Jakarta, Beritasatu.com - Komisi Pemberantasan Korupsi (KPK) mendalami adanya aliran uang dari PT Bhumi Prasaja kepada pejabat di Badan Informasi Geospasial (BIG) dan Lembaga Penerbangan dan Antariksa Nasional (Lapan) terkait kasus dugaan korupsi pengadaan Citra Satelit Resolusi Tinggi (CSRT). PT Bhumi Prasaja merupakan pemenang lelang dari proyek citra satelit di BIG bekerja sama dengan Lapan Tahun Anggaran 2015.
Dugaan adanya aliran dana ini didalami penyidik dengan memeriksa Rasjid A. Aladdin pada Jumat (22/1/2021). Rasjid diperiksa untuk melengkapi berkas penyidikan dengan tersangka Kepala BIG tahun 2014-2016, Priyadi Kardono.
"Rasjid A Aladdin didalami dugaan adanya pemberian sejumlah uang dalam bentuk fee kepada pihak-pihak tertentu di BIG dan Lapan," kata Plt Jubir KPK, Ali Fikri dalam keterangannya, Minggu (24/1/2021).
Selain soal aliran dana, dalam pemeriksaan ini, tim penyidik juga mencecar Rasjid mengenai proses PT Bhumi Prasaja menjadi salah satu rekanan atau penyedia dalam pengadaan CSRT.
"Dikonfirmasi juga mengenai proses perencanaan, pelaksanaan pengadaan, dan penerimaan pembayaran pekerjaan oleh Lapan," kata Ali.
Pada Kamis (21/1/2021), tim penyidik juga telah memeriksa dua saksi, yakni Kepala Bidang Pelayanan Teknis dan Promosi Pusfatekgan Lapan tahun 2015, Henny Sulistyawati dan Kepala Bidang Pustekdata Lapan, Ayom Widipaminto.
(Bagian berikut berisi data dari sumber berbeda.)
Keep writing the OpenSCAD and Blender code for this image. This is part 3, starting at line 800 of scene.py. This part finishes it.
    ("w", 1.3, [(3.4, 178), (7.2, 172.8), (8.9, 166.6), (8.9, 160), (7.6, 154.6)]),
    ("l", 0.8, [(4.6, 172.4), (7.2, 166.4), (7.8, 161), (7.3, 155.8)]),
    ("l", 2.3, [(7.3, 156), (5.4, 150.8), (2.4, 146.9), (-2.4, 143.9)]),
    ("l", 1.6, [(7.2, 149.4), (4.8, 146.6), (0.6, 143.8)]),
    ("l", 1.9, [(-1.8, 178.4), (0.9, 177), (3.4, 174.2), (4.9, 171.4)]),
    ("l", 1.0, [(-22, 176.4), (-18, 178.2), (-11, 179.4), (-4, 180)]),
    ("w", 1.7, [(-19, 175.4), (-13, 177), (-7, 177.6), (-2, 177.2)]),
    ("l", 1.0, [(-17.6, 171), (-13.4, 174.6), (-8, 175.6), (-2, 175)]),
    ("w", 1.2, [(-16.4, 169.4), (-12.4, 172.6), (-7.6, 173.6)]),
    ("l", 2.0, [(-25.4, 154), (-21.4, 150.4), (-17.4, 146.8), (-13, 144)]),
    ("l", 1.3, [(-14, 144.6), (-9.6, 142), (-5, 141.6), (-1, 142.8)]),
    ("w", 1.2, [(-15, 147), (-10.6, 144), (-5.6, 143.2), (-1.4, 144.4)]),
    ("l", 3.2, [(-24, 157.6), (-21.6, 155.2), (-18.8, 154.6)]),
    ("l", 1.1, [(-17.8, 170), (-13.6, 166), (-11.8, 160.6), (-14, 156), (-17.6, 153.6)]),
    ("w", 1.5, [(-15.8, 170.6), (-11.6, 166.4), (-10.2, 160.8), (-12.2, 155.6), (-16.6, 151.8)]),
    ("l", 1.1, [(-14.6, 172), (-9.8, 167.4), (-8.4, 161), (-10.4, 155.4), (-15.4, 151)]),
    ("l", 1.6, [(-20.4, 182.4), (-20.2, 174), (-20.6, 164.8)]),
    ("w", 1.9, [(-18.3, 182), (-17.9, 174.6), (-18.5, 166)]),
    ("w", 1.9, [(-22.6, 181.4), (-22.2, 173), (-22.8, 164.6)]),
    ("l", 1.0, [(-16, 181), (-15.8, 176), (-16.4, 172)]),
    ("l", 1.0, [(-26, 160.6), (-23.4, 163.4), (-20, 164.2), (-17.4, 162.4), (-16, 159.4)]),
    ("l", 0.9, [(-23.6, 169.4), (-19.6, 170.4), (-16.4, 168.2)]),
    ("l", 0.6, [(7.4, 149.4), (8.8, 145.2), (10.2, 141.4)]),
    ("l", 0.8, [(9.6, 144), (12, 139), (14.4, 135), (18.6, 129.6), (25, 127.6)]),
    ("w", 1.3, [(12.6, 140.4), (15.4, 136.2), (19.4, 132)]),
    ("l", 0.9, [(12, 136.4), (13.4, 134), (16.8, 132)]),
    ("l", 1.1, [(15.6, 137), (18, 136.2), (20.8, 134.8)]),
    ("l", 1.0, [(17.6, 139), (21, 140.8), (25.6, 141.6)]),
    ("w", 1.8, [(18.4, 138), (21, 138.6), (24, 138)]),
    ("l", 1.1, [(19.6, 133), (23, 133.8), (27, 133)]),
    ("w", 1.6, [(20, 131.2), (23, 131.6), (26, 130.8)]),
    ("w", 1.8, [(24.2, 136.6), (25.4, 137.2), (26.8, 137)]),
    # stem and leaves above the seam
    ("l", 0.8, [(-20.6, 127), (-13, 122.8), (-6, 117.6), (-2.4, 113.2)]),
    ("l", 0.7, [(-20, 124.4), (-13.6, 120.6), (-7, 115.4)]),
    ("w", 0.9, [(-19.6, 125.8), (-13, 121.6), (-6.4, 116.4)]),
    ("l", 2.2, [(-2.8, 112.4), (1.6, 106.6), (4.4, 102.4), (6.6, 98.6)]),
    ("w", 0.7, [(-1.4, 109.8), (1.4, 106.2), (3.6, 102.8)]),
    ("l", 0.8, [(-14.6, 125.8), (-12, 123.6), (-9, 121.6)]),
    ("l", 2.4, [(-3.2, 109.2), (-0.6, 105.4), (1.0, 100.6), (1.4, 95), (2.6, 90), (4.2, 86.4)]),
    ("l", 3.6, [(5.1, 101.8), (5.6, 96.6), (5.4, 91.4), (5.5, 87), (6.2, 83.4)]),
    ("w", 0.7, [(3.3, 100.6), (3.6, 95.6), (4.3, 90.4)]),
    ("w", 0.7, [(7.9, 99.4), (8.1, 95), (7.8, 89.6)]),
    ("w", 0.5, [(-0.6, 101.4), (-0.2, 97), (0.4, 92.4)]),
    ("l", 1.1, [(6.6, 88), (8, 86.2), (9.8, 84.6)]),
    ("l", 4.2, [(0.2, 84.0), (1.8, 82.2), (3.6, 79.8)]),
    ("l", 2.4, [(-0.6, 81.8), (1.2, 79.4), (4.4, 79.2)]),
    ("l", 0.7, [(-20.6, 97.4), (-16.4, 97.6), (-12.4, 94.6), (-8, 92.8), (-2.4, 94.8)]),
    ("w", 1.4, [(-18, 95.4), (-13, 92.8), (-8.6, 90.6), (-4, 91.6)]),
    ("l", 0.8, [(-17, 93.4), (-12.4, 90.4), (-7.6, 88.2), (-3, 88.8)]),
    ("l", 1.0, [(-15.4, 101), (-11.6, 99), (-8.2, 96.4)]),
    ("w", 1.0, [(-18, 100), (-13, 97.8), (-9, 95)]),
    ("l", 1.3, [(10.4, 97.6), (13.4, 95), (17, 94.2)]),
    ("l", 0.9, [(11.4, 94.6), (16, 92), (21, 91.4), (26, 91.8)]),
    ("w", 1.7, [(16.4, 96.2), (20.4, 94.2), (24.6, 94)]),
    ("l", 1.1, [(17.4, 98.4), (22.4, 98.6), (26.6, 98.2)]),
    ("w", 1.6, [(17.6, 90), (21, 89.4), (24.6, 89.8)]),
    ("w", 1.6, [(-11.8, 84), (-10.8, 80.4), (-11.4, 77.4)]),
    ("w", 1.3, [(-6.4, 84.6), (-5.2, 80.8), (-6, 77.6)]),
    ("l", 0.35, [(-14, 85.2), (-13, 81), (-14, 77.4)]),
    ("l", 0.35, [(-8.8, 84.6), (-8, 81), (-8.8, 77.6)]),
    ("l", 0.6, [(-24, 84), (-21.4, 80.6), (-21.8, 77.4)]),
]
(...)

Saat memeriksa Henny, tim penyidik KPK menyita barang bukti yang terkait dengan perkara.
"Sementara Ayom Widipaminto digali pengetahuannya terkait dugaan menerima sejumlah uang dan fasilitas khusus dari beberapa pihak rekanan dalam pengadaan CSRT tahun 2015," kata Ali.
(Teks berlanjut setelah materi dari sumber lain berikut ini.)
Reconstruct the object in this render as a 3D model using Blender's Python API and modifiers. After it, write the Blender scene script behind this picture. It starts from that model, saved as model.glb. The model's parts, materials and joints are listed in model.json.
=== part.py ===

Diketahui, KPK menetapkan Kepala BIG tahun 2014-2016 Priyadi Kardono dan mantan Kepala Pusat Pemanfaatan Teknologi Dirgantara Lapan periode 2013-2015, Muchamad Muchlis sebagai tersangka kasus dugaan korupsi pengadaan Citra Satelit Resolusi Tinggi (CSRT) pada BIG bekerja sama dengan Lapan Tahun Anggaran 2015.
Kasus ini bermula pada 2015, saat BIG bekerja sama dengan Lapan dalam pengadaan CSRT. Sejak awal proses perencanaan dan penganggaran pengadaan tersebut, Priyadi dan Muchlis diduga telah bersepakat untuk merekayasa proyek yang bertentangan dengan aturan pengadaan barang dan jasa yang di tentukan oleh pemerintah. Keduanya telah menggelar pertemuan beberapa kali dengan pihak tertentu dan perusahaan calon rekanan yang telah ditentukan menerima proyek, yakni PT Ametis Indogeo Prakarsa dan PT Bhumi Prasaja, sebelum untuk membahas persiapan pengadaan CSRT. Atas perintah kedua tersangka, penyusunan berbagai dokumen Kerangka Acuan Kerja (KAK) sebagai dasar pelaksanaan CSRT langsung melibatkan PT Ametis Indogeo Prakarsa dan PT Bhumi Prasaja agar "mengunci" spesifikasi dari peralatan CSRT tersebut.
Untuk proses pembayaran kepada pihak rekanan, para tersangka juga diduga memerintahkan para stafnya untuk melakukan pembayaran setiap termin tanpa dilengkapi dokumen administrasi serah terima dan proses Quality Control (QC). Perbuatan kedua tersangka tersebut membuat keuangan negara menderita kerugian hingga Rp 179,1 miliar.